Challenge -
Copy each line exactly.

Input for this task -

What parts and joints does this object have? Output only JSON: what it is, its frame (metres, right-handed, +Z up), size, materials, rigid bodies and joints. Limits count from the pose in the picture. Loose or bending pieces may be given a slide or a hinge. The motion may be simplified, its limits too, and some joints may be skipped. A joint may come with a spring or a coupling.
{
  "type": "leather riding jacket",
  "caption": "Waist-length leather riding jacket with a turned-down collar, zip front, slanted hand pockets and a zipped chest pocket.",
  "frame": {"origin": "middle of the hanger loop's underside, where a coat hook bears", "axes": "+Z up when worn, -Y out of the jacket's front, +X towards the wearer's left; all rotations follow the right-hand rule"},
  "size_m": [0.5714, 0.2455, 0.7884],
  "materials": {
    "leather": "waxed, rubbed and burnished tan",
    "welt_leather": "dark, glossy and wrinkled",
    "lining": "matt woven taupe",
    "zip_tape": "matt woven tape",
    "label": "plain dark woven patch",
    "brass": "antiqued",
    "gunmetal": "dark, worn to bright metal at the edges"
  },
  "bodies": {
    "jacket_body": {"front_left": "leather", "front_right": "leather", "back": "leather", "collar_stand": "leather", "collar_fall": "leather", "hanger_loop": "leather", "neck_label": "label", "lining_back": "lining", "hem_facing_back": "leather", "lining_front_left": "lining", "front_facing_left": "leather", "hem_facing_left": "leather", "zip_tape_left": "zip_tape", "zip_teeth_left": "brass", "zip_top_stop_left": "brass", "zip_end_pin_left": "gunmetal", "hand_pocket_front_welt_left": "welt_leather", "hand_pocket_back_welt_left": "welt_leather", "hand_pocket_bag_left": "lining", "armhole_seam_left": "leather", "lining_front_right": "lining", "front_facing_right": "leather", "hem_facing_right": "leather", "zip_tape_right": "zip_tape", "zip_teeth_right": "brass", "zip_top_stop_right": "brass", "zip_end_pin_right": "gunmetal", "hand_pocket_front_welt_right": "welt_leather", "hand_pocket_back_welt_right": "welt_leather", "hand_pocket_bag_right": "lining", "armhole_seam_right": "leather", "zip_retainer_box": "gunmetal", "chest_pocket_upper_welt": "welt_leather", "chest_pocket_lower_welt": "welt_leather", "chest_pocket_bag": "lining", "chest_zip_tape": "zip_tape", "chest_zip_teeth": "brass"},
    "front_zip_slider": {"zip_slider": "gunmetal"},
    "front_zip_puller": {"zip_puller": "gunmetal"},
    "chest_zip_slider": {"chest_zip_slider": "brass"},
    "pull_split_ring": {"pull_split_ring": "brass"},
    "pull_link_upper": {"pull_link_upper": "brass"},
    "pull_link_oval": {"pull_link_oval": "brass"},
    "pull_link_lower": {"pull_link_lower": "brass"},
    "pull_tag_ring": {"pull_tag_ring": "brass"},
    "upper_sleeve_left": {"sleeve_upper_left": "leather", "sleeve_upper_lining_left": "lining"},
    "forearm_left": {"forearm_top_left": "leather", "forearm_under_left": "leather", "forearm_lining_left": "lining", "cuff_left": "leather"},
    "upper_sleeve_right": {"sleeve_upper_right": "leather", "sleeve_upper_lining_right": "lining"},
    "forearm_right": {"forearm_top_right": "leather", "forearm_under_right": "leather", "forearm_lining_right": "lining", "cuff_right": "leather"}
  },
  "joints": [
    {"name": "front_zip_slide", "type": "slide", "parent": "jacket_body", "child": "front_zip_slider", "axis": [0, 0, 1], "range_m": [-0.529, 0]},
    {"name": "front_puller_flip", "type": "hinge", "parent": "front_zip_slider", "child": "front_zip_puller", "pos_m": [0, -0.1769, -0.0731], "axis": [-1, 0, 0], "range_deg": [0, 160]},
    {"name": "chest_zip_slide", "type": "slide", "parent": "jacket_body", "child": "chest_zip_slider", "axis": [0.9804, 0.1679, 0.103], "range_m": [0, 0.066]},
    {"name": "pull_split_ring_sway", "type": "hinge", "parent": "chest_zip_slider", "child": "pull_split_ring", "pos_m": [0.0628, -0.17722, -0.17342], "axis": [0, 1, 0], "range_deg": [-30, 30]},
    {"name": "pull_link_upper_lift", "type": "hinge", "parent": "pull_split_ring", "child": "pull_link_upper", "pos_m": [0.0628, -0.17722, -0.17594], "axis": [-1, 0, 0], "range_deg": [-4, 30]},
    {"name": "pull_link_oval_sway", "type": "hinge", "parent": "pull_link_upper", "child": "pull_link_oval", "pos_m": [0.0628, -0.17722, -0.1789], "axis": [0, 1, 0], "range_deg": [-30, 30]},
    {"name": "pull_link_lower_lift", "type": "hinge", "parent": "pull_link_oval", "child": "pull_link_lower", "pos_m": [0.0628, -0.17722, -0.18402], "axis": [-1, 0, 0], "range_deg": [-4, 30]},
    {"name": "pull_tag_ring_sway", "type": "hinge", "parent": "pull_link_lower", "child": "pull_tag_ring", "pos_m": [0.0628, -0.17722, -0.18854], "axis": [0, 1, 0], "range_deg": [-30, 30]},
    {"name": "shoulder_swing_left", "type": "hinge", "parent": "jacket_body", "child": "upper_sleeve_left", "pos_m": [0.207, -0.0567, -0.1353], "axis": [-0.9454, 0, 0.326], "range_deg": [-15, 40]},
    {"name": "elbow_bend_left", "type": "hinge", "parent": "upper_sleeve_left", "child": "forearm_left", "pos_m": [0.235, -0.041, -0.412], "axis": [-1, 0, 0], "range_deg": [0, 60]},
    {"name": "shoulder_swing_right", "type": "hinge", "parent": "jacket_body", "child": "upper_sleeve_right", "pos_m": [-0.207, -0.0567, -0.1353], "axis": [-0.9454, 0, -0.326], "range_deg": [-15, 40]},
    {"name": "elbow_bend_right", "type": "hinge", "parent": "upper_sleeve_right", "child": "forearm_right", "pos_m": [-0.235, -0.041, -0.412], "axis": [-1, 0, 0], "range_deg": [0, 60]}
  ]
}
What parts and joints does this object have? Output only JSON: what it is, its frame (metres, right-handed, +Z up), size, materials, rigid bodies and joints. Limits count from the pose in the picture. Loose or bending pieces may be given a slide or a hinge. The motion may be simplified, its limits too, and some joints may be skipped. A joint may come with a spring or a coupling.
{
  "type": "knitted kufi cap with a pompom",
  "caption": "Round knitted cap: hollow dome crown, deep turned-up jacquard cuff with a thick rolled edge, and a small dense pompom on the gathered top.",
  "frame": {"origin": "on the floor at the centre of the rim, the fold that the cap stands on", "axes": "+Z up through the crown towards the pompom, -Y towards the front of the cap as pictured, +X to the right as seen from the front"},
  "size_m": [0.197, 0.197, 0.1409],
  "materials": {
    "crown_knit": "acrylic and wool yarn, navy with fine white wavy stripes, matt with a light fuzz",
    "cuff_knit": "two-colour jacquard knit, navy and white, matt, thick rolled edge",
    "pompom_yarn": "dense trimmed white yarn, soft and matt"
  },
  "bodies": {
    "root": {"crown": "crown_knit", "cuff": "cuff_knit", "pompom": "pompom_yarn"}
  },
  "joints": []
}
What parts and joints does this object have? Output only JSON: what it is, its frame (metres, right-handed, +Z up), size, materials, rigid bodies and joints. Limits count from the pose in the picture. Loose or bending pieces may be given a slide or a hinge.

Expected answer -
What parts and joints does this object have? Output only JSON: what it is, its frame (metres, right-handed, +Z up), size, materials, rigid bodies and joints. Limits count from the pose in the picture. Loose or bending pieces may be given a slide or a hinge. The motion may be simplified, its limits too, and some joints may be skipped. A joint may come with a spring or a coupling.
{
  "type": "leather riding jacket",
  "caption": "Waist-length leather riding jacket with a turned-down collar, zip front, slanted hand pockets and a zipped chest pocket.",
  "frame": {"origin": "middle of the hanger loop's underside, where a coat hook bears", "axes": "+Z up when worn, -Y out of the jacket's front, +X towards the wearer's left; all rotations follow the right-hand rule"},
  "size_m": [0.5714, 0.2455, 0.7884],
  "materials": {
    "leather": "waxed, rubbed and burnished tan",
    "welt_leather": "dark, glossy and wrinkled",
    "lining": "matt woven taupe",
    "zip_tape": "matt woven tape",
    "label": "plain dark woven patch",
    "brass": "antiqued",
    "gunmetal": "dark, worn to bright metal at the edges"
  },
  "bodies": {
    "jacket_body": {"front_left": "leather", "front_right": "leather", "back": "leather", "collar_stand": "leather", "collar_fall": "leather", "hanger_loop": "leather", "neck_label": "label", "lining_back": "lining", "hem_facing_back": "leather", "lining_front_left": "lining", "front_facing_left": "leather", "hem_facing_left": "leather", "zip_tape_left": "zip_tape", "zip_teeth_left": "brass", "zip_top_stop_left": "brass", "zip_end_pin_left": "gunmetal", "hand_pocket_front_welt_left": "welt_leather", "hand_pocket_back_welt_left": "welt_leather", "hand_pocket_bag_left": "lining", "armhole_seam_left": "leather", "lining_front_right": "lining", "front_facing_right": "leather", "hem_facing_right": "leather", "zip_tape_right": "zip_tape", "zip_teeth_right": "brass", "zip_top_stop_right": "brass", "zip_end_pin_right": "gunmetal", "hand_pocket_front_welt_right": "welt_leather", "hand_pocket_back_welt_right": "welt_leather", "hand_pocket_bag_right": "lining", "armhole_seam_right": "leather", "zip_retainer_box": "gunmetal", "chest_pocket_upper_welt": "welt_leather", "chest_pocket_lower_welt": "welt_leather", "chest_pocket_bag": "lining", "chest_zip_tape": "zip_tape", "chest_zip_teeth": "brass"},
    "front_zip_slider": {"zip_slider": "gunmetal"},
    "front_zip_puller": {"zip_puller": "gunmetal"},
    "chest_zip_slider": {"chest_zip_slider": "brass"},
    "pull_split_ring": {"pull_split_ring": "brass"},
    "pull_link_upper": {"pull_link_upper": "brass"},
    "pull_link_oval": {"pull_link_oval": "brass"},
    "pull_link_lower": {"pull_link_lower": "brass"},
    "pull_tag_ring": {"pull_tag_ring": "brass"},
    "upper_sleeve_left": {"sleeve_upper_left": "leather", "sleeve_upper_lining_left": "lining"},
    "forearm_left": {"forearm_top_left": "leather", "forearm_under_left": "leather", "forearm_lining_left": "lining", "cuff_left": "leather"},
    "upper_sleeve_right": {"sleeve_upper_right": "leather", "sleeve_upper_lining_right": "lining"},
    "forearm_right": {"forearm_top_right": "leather", "forearm_under_right": "leather", "forearm_lining_right": "lining", "cuff_right": "leather"}
  },
  "joints": [
    {"name": "front_zip_slide", "type": "slide", "parent": "jacket_body", "child": "front_zip_slider", "axis": [0, 0, 1], "range_m": [-0.529, 0]},
    {"name": "front_puller_flip", "type": "hinge", "parent": "front_zip_slider", "child": "front_zip_puller", "pos_m": [0, -0.1769, -0.0731], "axis": [-1, 0, 0], "range_deg": [0, 160]},
    {"name": "chest_zip_slide", "type": "slide", "parent": "jacket_body", "child": "chest_zip_slider", "axis": [0.9804, 0.1679, 0.103], "range_m": [0, 0.066]},
    {"name": "pull_split_ring_sway", "type": "hinge", "parent": "chest_zip_slider", "child": "pull_split_ring", "pos_m": [0.0628, -0.17722, -0.17342], "axis": [0, 1, 0], "range_deg": [-30, 30]},
    {"name": "pull_link_upper_lift", "type": "hinge", "parent": "pull_split_ring", "child": "pull_link_upper", "pos_m": [0.0628, -0.17722, -0.17594], "axis": [-1, 0, 0], "range_deg": [-4, 30]},
    {"name": "pull_link_oval_sway", "type": "hinge", "parent": "pull_link_upper", "child": "pull_link_oval", "pos_m": [0.0628, -0.17722, -0.1789], "axis": [0, 1, 0], "range_deg": [-30, 30]},
    {"name": "pull_link_lower_lift", "type": "hinge", "parent": "pull_link_oval", "child": "pull_link_lower", "pos_m": [0.0628, -0.17722, -0.18402], "axis": [-1, 0, 0], "range_deg": [-4, 30]},
    {"name": "pull_tag_ring_sway", "type": "hinge", "parent": "pull_link_lower", "child": "pull_tag_ring", "pos_m": [0.0628, -0.17722, -0.18854], "axis": [0, 1, 0], "range_deg": [-30, 30]},
    {"name": "shoulder_swing_left", "type": "hinge", "parent": "jacket_body", "child": "upper_sleeve_left", "pos_m": [0.207, -0.0567, -0.1353], "axis": [-0.9454, 0, 0.326], "range_deg": [-15, 40]},
    {"name": "elbow_bend_left", "type": "hinge", "parent": "upper_sleeve_left", "child": "forearm_left", "pos_m": [0.235, -0.041, -0.412], "axis": [-1, 0, 0], "range_deg": [0, 60]},
    {"name": "shoulder_swing_right", "type": "hinge", "parent": "jacket_body", "child": "upper_sleeve_right", "pos_m": [-0.207, -0.0567, -0.1353], "axis": [-0.9454, 0, -0.326], "range_deg": [-15, 40]},
    {"name": "elbow_bend_right", "type": "hinge", "parent": "upper_sleeve_right", "child": "forearm_right", "pos_m": [-0.235, -0.041, -0.412], "axis": [-1, 0, 0], "range_deg": [0, 60]}
  ]
}
What parts and joints does this object have? Output only JSON: what it is, its frame (metres, right-handed, +Z up), size, materials, rigid bodies and joints. Limits count from the pose in the picture. Loose or bending pieces may be given a slide or a hinge. The motion may be simplified, its limits too, and some joints may be skipped. A joint may come with a spring or a coupling.
{
  "type": "knitted kufi cap with a pompom",
  "caption": "Round knitted cap: hollow dome crown, deep turned-up jacquard cuff with a thick rolled edge, and a small dense pompom on the gathered top.",
  "frame": {"origin": "on the floor at the centre of the rim, the fold that the cap stands on", "axes": "+Z up through the crown towards the pompom, -Y towards the front of the cap as pictured, +X to the right as seen from the front"},
  "size_m": [0.197, 0.197, 0.1409],
  "materials": {
    "crown_knit": "acrylic and wool yarn, navy with fine white wavy stripes, matt with a light fuzz",
    "cuff_knit": "two-colour jacquard knit, navy and white, matt, thick rolled edge",
    "pompom_yarn": "dense trimmed white yarn, soft and matt"
  },
  "bodies": {
    "root": {"crown": "crown_knit", "cuff": "cuff_knit", "pompom": "pompom_yarn"}
  },
  "joints": []
}
What parts and joints does this object have? Output only JSON: what it is, its frame (metres, right-handed, +Z up), size, materials, rigid bodies and joints. Limits count from the pose in the picture. Loose or bending pieces may be given a slide or a hinge.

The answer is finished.